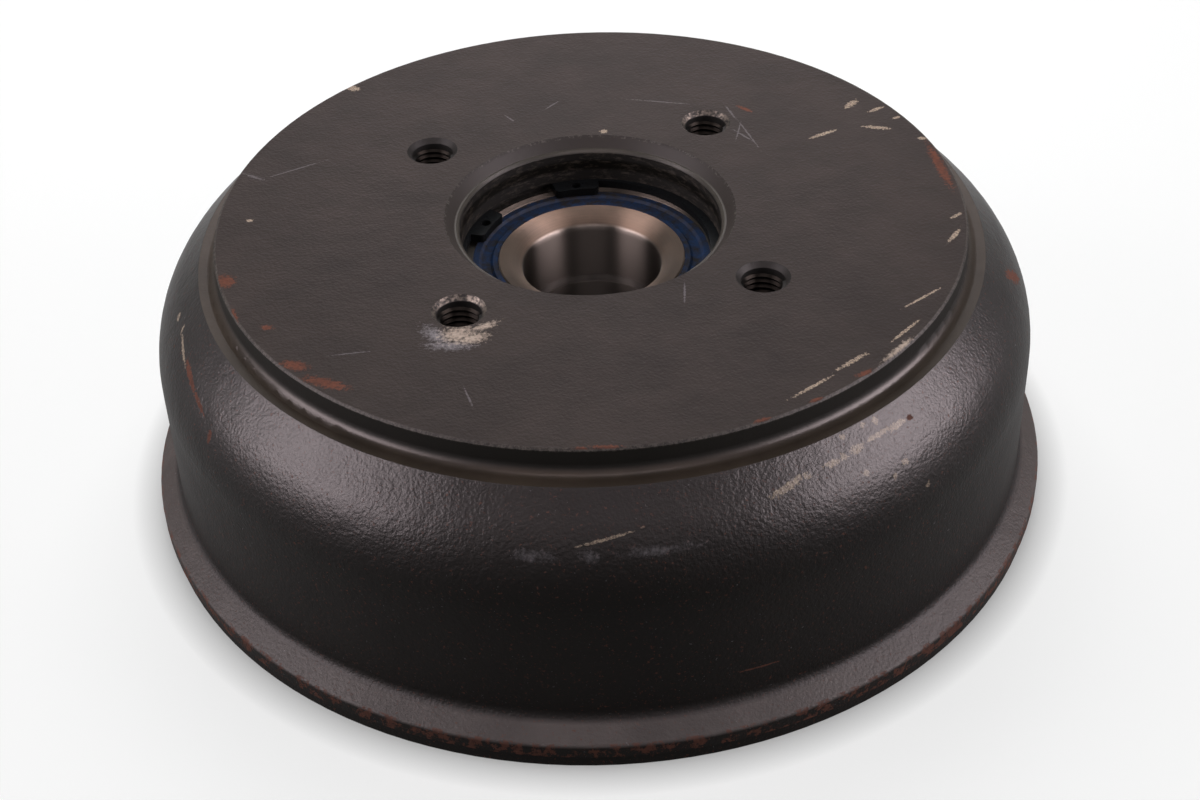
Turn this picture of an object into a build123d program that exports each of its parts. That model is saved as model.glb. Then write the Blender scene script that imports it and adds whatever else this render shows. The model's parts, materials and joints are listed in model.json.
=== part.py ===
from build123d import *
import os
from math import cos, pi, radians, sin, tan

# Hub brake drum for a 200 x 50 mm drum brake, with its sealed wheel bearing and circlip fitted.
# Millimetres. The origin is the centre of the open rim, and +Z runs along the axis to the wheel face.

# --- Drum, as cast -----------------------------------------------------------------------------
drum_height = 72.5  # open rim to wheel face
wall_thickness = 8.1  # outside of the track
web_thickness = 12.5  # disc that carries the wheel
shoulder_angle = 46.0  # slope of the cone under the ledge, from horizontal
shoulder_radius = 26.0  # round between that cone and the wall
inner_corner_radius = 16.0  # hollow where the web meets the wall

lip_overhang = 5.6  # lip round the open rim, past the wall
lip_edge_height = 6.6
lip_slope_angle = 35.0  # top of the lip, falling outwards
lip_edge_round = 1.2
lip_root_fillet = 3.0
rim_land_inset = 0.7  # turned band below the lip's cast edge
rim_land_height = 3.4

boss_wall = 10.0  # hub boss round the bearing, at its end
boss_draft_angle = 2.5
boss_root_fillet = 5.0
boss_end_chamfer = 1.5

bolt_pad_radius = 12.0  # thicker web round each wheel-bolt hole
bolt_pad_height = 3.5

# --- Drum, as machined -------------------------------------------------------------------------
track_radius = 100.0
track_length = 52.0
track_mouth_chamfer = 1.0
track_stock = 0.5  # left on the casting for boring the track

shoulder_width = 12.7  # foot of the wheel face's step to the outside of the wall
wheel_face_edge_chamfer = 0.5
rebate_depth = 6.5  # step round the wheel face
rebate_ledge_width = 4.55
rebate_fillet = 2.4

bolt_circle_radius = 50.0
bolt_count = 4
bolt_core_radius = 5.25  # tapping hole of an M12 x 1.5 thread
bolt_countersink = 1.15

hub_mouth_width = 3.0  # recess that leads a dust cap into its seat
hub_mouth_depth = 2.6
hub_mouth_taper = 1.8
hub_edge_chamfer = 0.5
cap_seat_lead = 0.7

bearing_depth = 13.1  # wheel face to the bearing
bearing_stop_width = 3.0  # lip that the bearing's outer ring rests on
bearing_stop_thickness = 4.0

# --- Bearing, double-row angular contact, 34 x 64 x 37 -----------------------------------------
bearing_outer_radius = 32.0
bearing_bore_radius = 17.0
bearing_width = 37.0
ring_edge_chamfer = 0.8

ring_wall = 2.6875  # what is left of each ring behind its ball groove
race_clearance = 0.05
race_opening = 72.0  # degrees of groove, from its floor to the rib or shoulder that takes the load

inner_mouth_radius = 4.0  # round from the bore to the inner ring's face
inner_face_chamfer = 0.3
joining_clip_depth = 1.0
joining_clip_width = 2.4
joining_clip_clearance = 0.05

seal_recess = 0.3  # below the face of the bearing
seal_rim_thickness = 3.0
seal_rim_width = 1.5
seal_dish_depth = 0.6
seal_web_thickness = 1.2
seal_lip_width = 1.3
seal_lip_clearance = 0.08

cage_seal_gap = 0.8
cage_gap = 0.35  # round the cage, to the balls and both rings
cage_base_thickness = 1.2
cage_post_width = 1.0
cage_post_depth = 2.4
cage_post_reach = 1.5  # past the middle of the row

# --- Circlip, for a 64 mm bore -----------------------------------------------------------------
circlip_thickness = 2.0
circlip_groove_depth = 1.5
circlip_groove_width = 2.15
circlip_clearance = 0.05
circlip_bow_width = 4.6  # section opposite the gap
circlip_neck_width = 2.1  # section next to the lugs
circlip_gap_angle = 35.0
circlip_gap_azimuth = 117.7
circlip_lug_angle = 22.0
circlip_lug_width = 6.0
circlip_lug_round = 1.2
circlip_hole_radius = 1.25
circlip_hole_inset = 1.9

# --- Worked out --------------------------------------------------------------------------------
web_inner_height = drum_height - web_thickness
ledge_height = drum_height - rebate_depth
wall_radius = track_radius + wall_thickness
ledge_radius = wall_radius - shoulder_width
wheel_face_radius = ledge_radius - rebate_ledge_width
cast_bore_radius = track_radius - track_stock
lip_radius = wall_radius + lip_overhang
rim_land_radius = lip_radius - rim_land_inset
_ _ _
— WORK TO BE COMPLETED —
Reproduce the full listing word for word.

— REPLY TO THE EXERCISE —
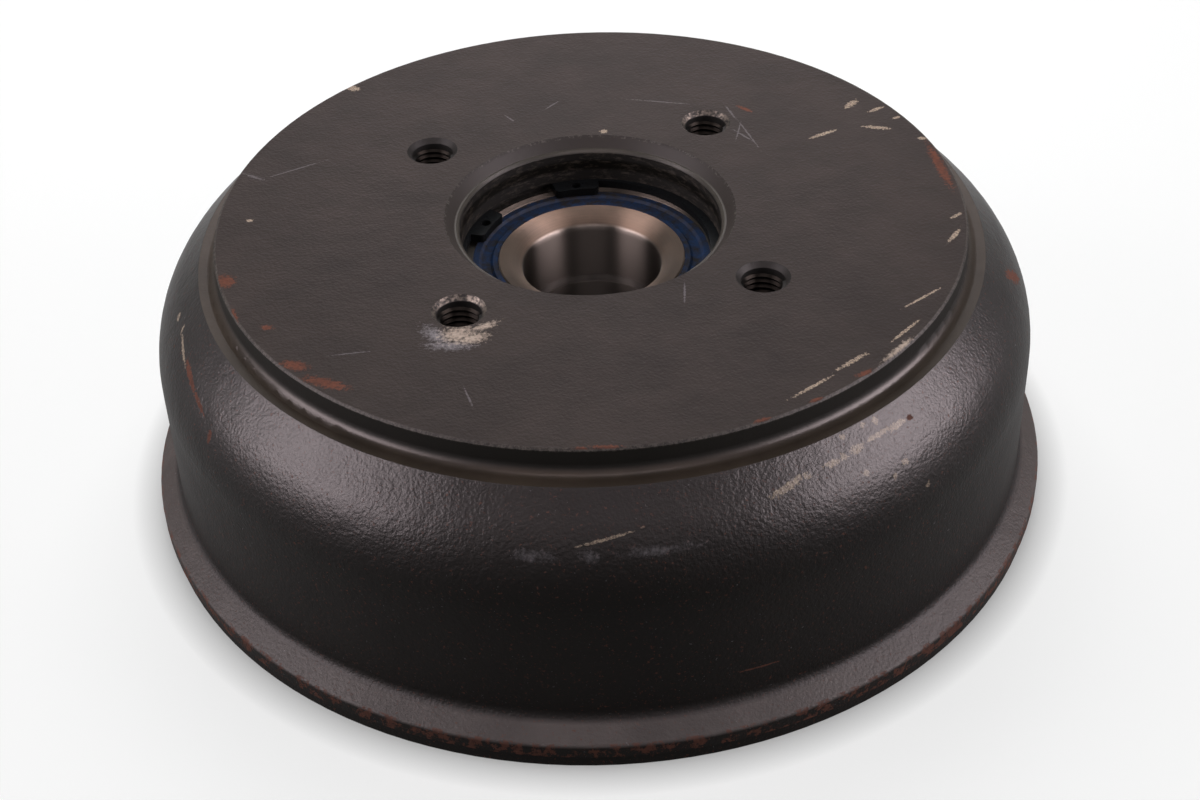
Turn this picture of an object into a build123d program that exports each of its parts. That model is saved as model.glb. Then write the Blender scene script that imports it and adds whatever else this render shows. The model's parts, materials and joints are listed in model.json.
=== part.py ===
from build123d import *
import os
from math import cos, pi, radians, sin, tan

# Hub brake drum for a 200 x 50 mm drum brake, with its sealed wheel bearing and circlip fitted.
# Millimetres. The origin is the centre of the open rim, and +Z runs along the axis to the wheel face.

# --- Drum, as cast -----------------------------------------------------------------------------
drum_height = 72.5  # open rim to wheel face
wall_thickness = 8.1  # outside of the track
web_thickness = 12.5  # disc that carries the wheel
shoulder_angle = 46.0  # slope of the cone under the ledge, from horizontal
shoulder_radius = 26.0  # round between that cone and the wall
inner_corner_radius = 16.0  # hollow where the web meets the wall

lip_overhang = 5.6  # lip round the open rim, past the wall
lip_edge_height = 6.6
lip_slope_angle = 35.0  # top of the lip, falling outwards
lip_edge_round = 1.2
lip_root_fillet = 3.0
rim_land_inset = 0.7  # turned band below the lip's cast edge
rim_land_height = 3.4

boss_wall = 10.0  # hub boss round the bearing, at its end
boss_draft_angle = 2.5
boss_root_fillet = 5.0
boss_end_chamfer = 1.5

bolt_pad_radius = 12.0  # thicker web round each wheel-bolt hole
bolt_pad_height = 3.5

# --- Drum, as machined -------------------------------------------------------------------------
track_radius = 100.0
track_length = 52.0
track_mouth_chamfer = 1.0
track_stock = 0.5  # left on the casting for boring the track

shoulder_width = 12.7  # foot of the wheel face's step to the outside of the wall
wheel_face_edge_chamfer = 0.5
rebate_depth = 6.5  # step round the wheel face
rebate_ledge_width = 4.55
rebate_fillet = 2.4

bolt_circle_radius = 50.0
bolt_count = 4
bolt_core_radius = 5.25  # tapping hole of an M12 x 1.5 thread
bolt_countersink = 1.15

hub_mouth_width = 3.0  # recess that leads a dust cap into its seat
hub_mouth_depth = 2.6
hub_mouth_taper = 1.8
hub_edge_chamfer = 0.5
cap_seat_lead = 0.7

bearing_depth = 13.1  # wheel face to the bearing
bearing_stop_width = 3.0  # lip that the bearing's outer ring rests on
bearing_stop_thickness = 4.0

# --- Bearing, double-row angular contact, 34 x 64 x 37 -----------------------------------------
bearing_outer_radius = 32.0
bearing_bore_radius = 17.0
bearing_width = 37.0
ring_edge_chamfer = 0.8

ring_wall = 2.6875  # what is left of each ring behind its ball groove
race_clearance = 0.05
race_opening = 72.0  # degrees of groove, from its floor to the rib or shoulder that takes the load

inner_mouth_radius = 4.0  # round from the bore to the inner ring's face
inner_face_chamfer = 0.3
joining_clip_depth = 1.0
joining_clip_width = 2.4
joining_clip_clearance = 0.05

seal_recess = 0.3  # below the face of the bearing
seal_rim_thickness = 3.0
seal_rim_width = 1.5
seal_dish_depth = 0.6
seal_web_thickness = 1.2
seal_lip_width = 1.3
seal_lip_clearance = 0.08

cage_seal_gap = 0.8
cage_gap = 0.35  # round the cage, to the balls and both rings
cage_base_thickness = 1.2
cage_post_width = 1.0
cage_post_depth = 2.4
cage_post_reach = 1.5  # past the middle of the row

# --- Circlip, for a 64 mm bore -----------------------------------------------------------------
circlip_thickness = 2.0
circlip_groove_depth = 1.5
circlip_groove_width = 2.15
circlip_clearance = 0.05
circlip_bow_width = 4.6  # section opposite the gap
circlip_neck_width = 2.1  # section next to the lugs
circlip_gap_angle = 35.0
circlip_gap_azimuth = 117.7
circlip_lug_angle = 22.0
circlip_lug_width = 6.0
circlip_lug_round = 1.2
circlip_hole_radius = 1.25
circlip_hole_inset = 1.9

# --- Worked out --------------------------------------------------------------------------------
web_inner_height = drum_height - web_thickness
ledge_height = drum_height - rebate_depth
wall_radius = track_radius + wall_thickness
ledge_radius = wall_radius - shoulder_width
wheel_face_radius = ledge_radius - rebate_ledge_width
cast_bore_radius = track_radius - track_stock
lip_radius = wall_radius + lip_overhang
rim_land_radius = lip_radius - rim_land_inset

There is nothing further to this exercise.